Alors qu’Ottey et le reste de la bureaucratie de la LiUNA n’ont jamais réclamé de salaire en cas de pandémie, des milliers de travailleurs de la construction l’auraient très certainement fait s’ils avaient possédé leurs propres organisations de lutte qui s’étaient engagées à interrompre toute activité non essentielle et à verser le plein salaire aux travailleurs jusqu’à ce que la COVID-19 soit maîtrisée. Au lieu de cela, parce que les bureaucrates syndicaux privilégiés voulaient rester en bons termes avec leurs «partenaires de gestion», ils ont été contraints de se faire infecter au travail par la COVID-19 et de propager le virus mortel à leurs amis et à leurs proches.

Les travailleurs de la construction n’ont pas été les seuls à faire cette amère expérience. Les syndicats de tous les secteurs ont joué un rôle tout aussi honteux, des syndicats d’enseignants dans le secteur de l’éducation à Unifor dans les usines automobiles et aux TUAC dans l’industrie du conditionnement de la viande.

S’il restait un doute sur le camp auquel appartient LiUNA, il a été dissipé la semaine dernière lorsque son vice-président international pour l’est et le centre du Canada, Joseph Mancinelli, s’est prononcé en faveur de la réélection du gouvernement Ford lors des élections du 2 juin en Ontario. Dans un article d’opinion élogieux paru dans le Toronto Sun, un tabloïd ultraconservateur, Mancinelli a affirmé que Ford, qui a réduit les dépenses publiques, attaqué les droits des travailleurs et donné la priorité aux profits des entreprises plutôt qu’à la protection de la vie humaine pendant la pandémie, avait introduit des «lois du travail équitables» et «réduit la paperasserie» au cours des quatre dernières années.

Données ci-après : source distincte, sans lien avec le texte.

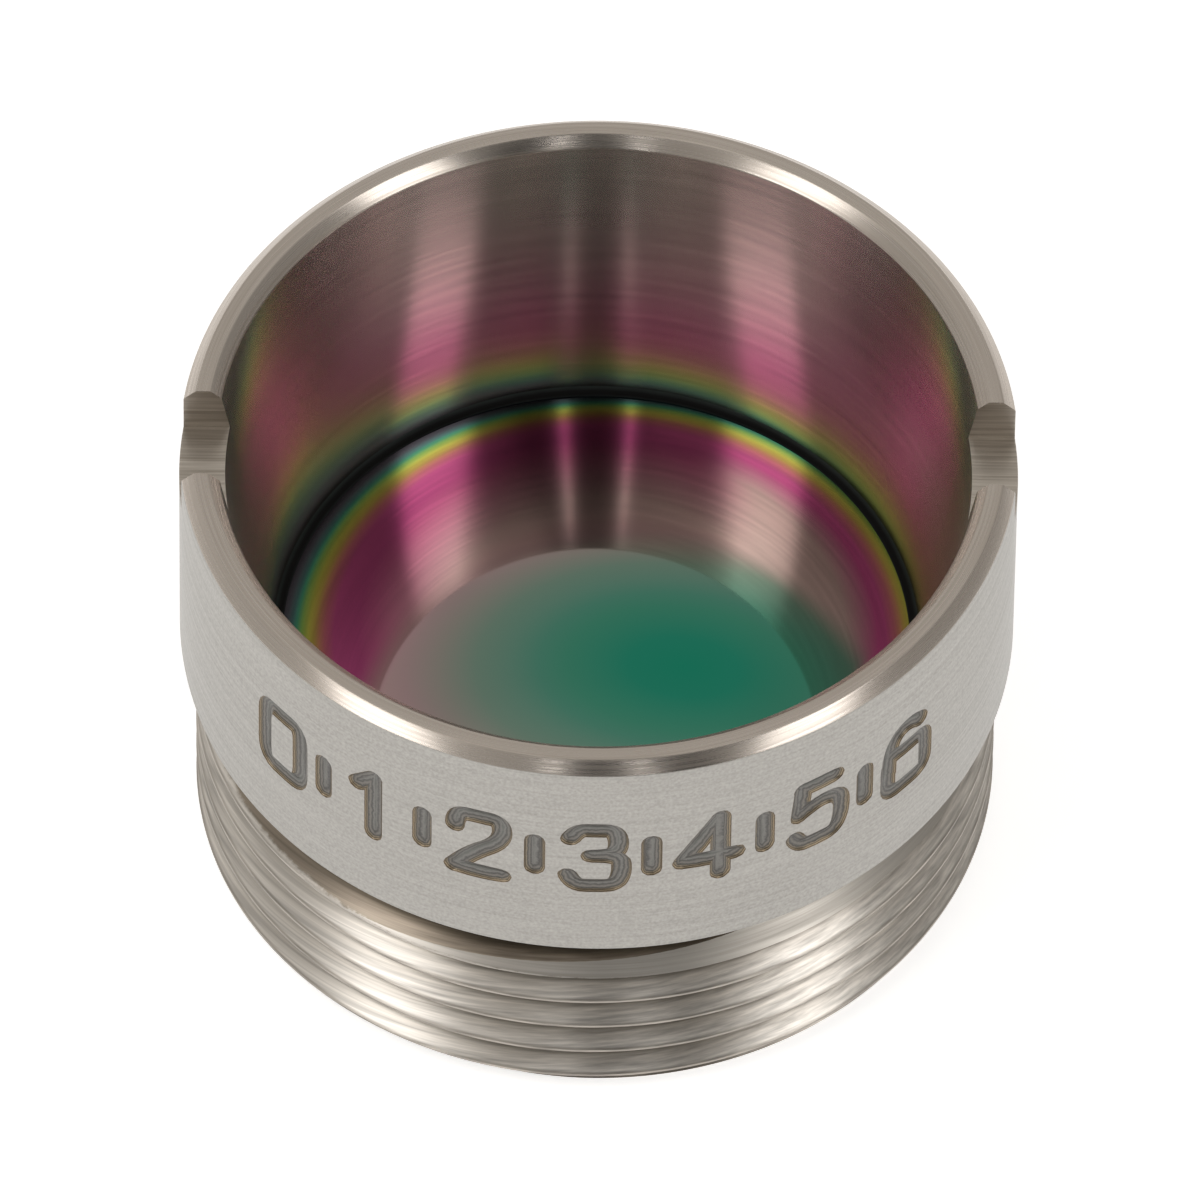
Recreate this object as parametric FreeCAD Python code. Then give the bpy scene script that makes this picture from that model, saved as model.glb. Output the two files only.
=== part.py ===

La grève de la construction se déroule dans le cadre d’une campagne électorale provinciale dominée par l’impact de l’augmentation du coût de la vie sur les travailleurs. Aucun des partis politiques n’a l’intention d’améliorer le niveau de vie des travailleurs et de garantir des emplois sûrs et bien rémunérés. En fait, les libéraux et les néo-démocrates, qui sont couramment salués comme des partis «progressistes» par la plupart des syndicats, se préparent à collaborer à la formation d’un gouvernement pro-austérité. Ils forment déjà une alliance gouvernementale au niveau fédéral, où ils mènent la charge vers la guerre avec la Russie, en augmentant massivement les dépenses militaires et en imposant la «responsabilité fiscale».

Pour obtenir des augmentations de salaire supérieures à l’inflation et de meilleures conditions de travail, les travailleurs de la construction doivent prendre leur lutte en main en créant des comités de la base totalement indépendants des syndicats pro-patronaux et des partis politiques établis. De tels comités se battraient pour faire de la grève actuelle le point de départ d’une mobilisation plus large des travailleurs contre les patrons de la construction et l’assaut des grandes entreprises et du gouvernement contre les droits sociaux des travailleurs dans leur ensemble.